For the Russian military machine, the impact is operational. Crimea is a major staging area for forces and supplies supporting Moscow’s invasion of southern Ukraine, and Feodosia has played an important role in fueling those operations. With oil storage tanks damaged and power infrastructure under attack, Russian commanders face a harder task keeping depots stocked, airfields powered and rail lines moving. Every truck or tanker diverted to compensate for a destroyed node is capacity not available at the frontline.

Ukraine’s military leadership has made clear it is leaning into long‑range strikes against Russia’s defense and energy infrastructure. The commander of Ukraine’s deep‑strike grouping reported that, in June alone, units conducting operations at distances of 500–2,000 kilometers completed 2,359 combat missions, hitting 172 military‑industrial and energy targets, while middle‑range units (150–300 kilometers) carried out 3,406 missions against more than 1,600 targets. While those figures cannot be independently confirmed in detail, recent damage patterns in Crimea and inside Russia align with a strategy of stretching Moscow’s logistics to the breaking point.
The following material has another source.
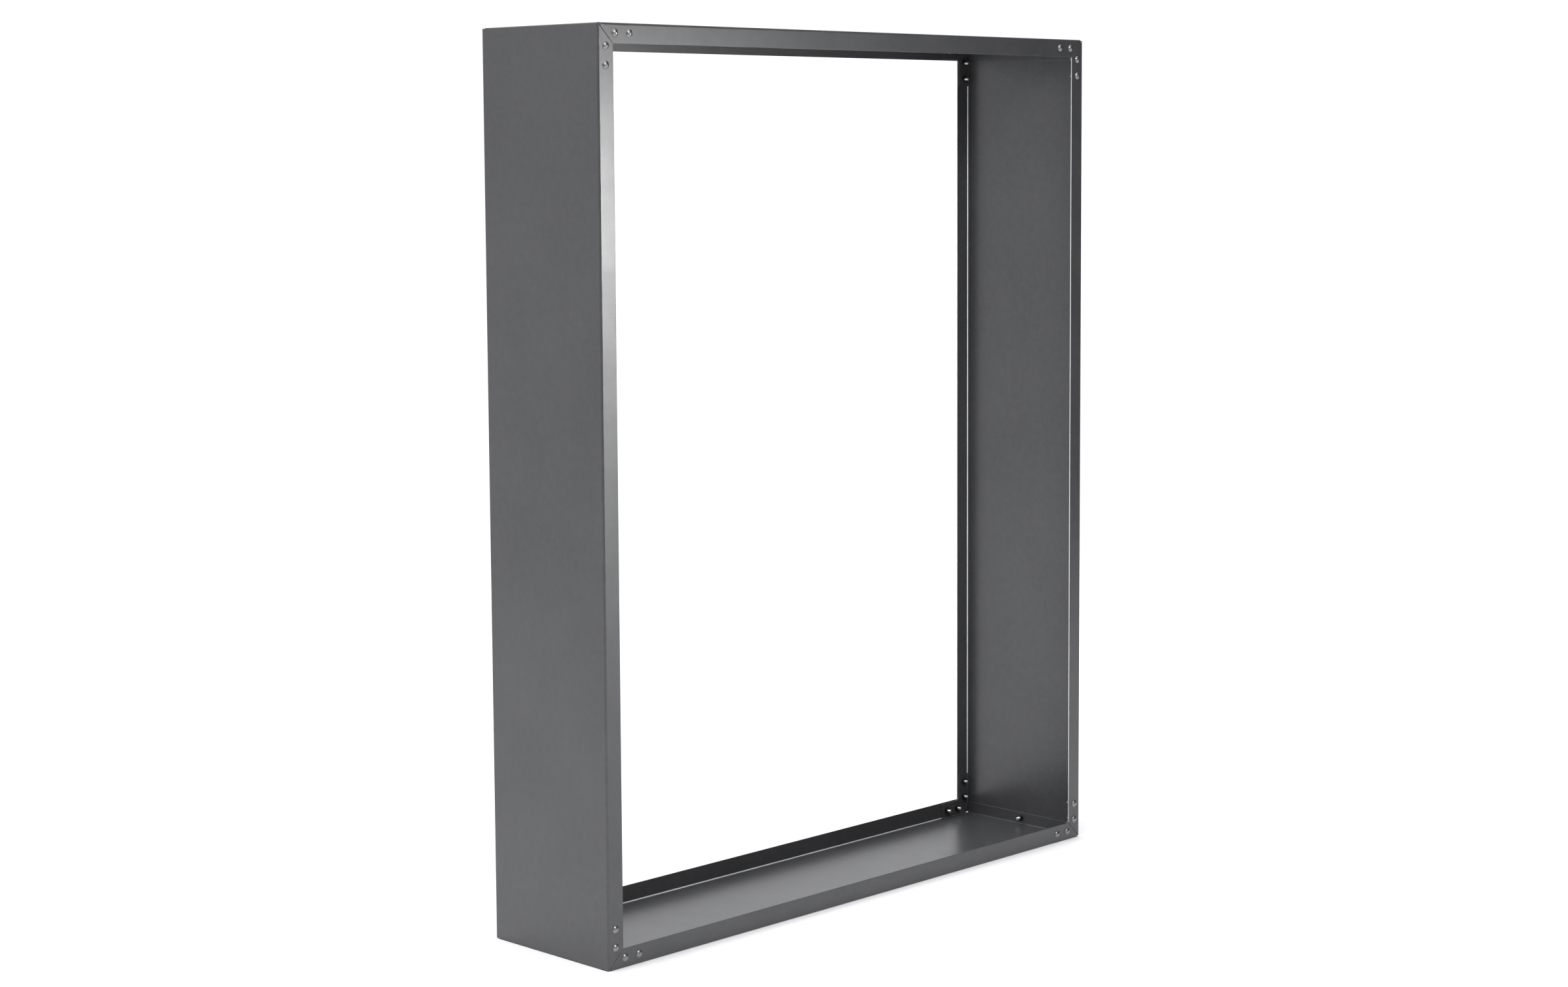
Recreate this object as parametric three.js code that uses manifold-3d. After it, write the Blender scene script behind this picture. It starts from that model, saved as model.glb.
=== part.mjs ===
// Firewood log rack: a tall frame, open at the front and the rear, in which split logs are stacked.
// Four channels bent from steel sheet meet at mitred corners. Flat L-shaped plates behind the
// flanges tie the corners together with bolts. Half way along the depth, a stud on the inside of
// each side panel goes through the end tab of the top or bottom panel and takes a nut.
// Millimetres. +X is the rack's right, +Y its rear, +Z up. The origin is under the middle of the rack.

import * as THREE from 'three';
import { mergeVertices } from 'three/addons/utils/BufferGeometryUtils.js';
import Module from 'manifold-3d';

const wasm = await Module();
wasm.setup();

// ---------------------------------------------------------------- driving dimensions

const WIDTH = 1200; // outside of one side panel to the outside of the other
const HEIGHT = 1500; // underside of the bottom panel to the top of the top panel
const DEPTH = 280; // outer face of the front flanges to that of the rear flanges
const FLANGE = 32; // height of a flange, from the outside of its panel
const SHEET = 2; // sheet thickness
const BEND = 3.5; // outside radius of a bend
const ASSEMBLY_GAP = 0.3; // between pieces that lie against each other
const MITRE_GAP = 0.6; // width of the line between two mitred flanges

const SIDE_TRIM = 1.4; // the side panels stop this short of the underside and of the top
const TAB_INSET = 6; // end tabs' ends, from the outer faces of the flanges
const BOTTOM_TAB = { height: 24, stud: 13 }; // end tab and its stud, from the outside of the panel
const TOP_TAB = { height: 36, stud: 18 };

const PLATE_LEG = 80; // corner plate's leg, from the rack's outer corner
const PLATE_EDGE = 3.2; // corner plate's outer edges, clear of the bends
const PLATE_INSET = 2; // corner plate's inner edges, back from the flanges' free edges
const PLATE_FILLET = 10; // inner corner of the plate

const BOLT_RADIUS = 3; // M6
const BOLT_LENGTH = 16; // under the head
const BOLT_CHAMFER = 0.8;
const HEAD_RADIUS = 6.6;
const HEAD_HEIGHT = 3.6;
const HOLE_RADIUS = 3.45;
const BOLT_OFFSET = 16; // flange bolts, from the outside of their panel
const BOLT_NEAR = 36; // first bolt along a leg, from the rack's outer corner
const BOLT_FAR = 66; // second bolt
const STUD_LENGTH = 14.5; // from the side panel's inner face
const STUD_FOOT_RADIUS = 3.8; // a stud's foot, on the side panel
const STUD_FOOT_HEIGHT = 1;
const TAB_HOLE_RADIUS = 4.5; // clears the foot
const NUT_ACROSS_FLATS = 10;
const NUT_HEIGHT = 5;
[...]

Beyond the battlefield, the attacks are testing Russia’s broader ability to hold Crimea as a functioning annexed territory rather than a militarized peninsula under constant disruption. Power substations and oil terminals are dual‑use assets: essential for sustaining civilian life and central to military supply. Turning them into targets forces Moscow into costly repairs, hard choices about what to protect, and uncomfortable explanations to Crimean residents who were promised stability under Russian control.

The growing pattern is clear: Ukraine is no longer confined to defending its skies and lines; it is systematically trying to make Russia’s occupation of Crimea expensive, fragile and unpredictable. Each destroyed transformer and storage tank turns infrastructure into a front line, and each blackout makes the political cost of occupation harder to hide from residents.
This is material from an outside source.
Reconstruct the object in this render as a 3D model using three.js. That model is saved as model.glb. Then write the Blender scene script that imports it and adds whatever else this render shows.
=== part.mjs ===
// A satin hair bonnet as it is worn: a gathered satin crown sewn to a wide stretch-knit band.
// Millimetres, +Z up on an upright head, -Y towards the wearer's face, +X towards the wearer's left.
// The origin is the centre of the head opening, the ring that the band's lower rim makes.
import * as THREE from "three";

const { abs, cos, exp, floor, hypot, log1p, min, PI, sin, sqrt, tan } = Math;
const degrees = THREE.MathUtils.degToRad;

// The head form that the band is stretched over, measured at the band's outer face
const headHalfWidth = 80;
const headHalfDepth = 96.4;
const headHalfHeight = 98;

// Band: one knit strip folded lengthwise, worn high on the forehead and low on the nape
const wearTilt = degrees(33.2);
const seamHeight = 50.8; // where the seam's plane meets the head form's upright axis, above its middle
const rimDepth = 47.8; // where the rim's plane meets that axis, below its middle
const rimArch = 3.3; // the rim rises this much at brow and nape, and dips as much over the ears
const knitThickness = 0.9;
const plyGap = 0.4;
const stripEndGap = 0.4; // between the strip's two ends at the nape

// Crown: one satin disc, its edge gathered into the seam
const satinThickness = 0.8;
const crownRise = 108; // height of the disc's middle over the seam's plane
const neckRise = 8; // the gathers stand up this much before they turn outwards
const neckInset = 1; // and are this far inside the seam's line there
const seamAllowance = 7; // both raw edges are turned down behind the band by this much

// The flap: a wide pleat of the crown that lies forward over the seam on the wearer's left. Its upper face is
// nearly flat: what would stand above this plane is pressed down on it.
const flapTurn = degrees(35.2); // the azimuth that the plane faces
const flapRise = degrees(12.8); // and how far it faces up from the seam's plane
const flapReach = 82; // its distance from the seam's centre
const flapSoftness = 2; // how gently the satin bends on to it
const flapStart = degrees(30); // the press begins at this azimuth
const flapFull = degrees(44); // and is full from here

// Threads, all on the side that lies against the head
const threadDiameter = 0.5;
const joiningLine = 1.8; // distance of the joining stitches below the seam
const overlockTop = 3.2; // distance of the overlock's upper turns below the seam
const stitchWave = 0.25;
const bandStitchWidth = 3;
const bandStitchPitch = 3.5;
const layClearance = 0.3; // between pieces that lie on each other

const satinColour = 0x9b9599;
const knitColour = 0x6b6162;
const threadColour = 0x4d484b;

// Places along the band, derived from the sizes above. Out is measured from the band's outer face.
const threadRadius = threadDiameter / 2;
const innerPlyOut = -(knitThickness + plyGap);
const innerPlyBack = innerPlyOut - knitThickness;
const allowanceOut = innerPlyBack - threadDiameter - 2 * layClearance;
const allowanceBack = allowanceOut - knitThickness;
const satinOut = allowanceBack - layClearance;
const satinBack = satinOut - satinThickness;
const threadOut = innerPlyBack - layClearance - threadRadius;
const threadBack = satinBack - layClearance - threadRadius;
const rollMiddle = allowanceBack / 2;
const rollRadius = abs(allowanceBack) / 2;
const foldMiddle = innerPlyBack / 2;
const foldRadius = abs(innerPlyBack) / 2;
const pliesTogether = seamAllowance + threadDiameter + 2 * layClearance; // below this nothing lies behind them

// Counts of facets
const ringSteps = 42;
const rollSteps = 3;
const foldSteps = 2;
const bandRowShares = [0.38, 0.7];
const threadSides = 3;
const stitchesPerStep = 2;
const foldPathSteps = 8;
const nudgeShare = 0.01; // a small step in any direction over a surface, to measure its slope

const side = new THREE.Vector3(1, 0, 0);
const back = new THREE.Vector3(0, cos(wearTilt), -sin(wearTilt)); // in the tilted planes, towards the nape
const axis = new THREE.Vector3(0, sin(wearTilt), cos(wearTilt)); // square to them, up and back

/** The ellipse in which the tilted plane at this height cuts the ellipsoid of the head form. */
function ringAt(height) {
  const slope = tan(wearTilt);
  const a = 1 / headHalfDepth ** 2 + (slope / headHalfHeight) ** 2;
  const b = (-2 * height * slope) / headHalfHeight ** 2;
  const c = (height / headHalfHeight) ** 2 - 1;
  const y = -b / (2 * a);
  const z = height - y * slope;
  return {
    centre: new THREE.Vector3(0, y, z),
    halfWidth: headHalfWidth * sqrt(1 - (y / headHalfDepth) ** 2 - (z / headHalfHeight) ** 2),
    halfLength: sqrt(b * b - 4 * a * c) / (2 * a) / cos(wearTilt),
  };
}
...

One insight from these strikes is that power in Crimea is no longer measured only in territory held, but in megawatts delivered and tons of fuel reliably moved under fire.

The next signals to watch will be how quickly Russia can restore electricity in affected Crimean districts, whether satellite imagery shows repair work or new defenses at surviving substations and terminals, and if Ukraine expands similar strikes deeper into Russia’s recognized territory. Analysts will also track any shifts in Russian naval and air operations out of Crimea, which would offer a real‑time gauge of how much these hits are eroding Moscow’s ability to project force from the Black Sea.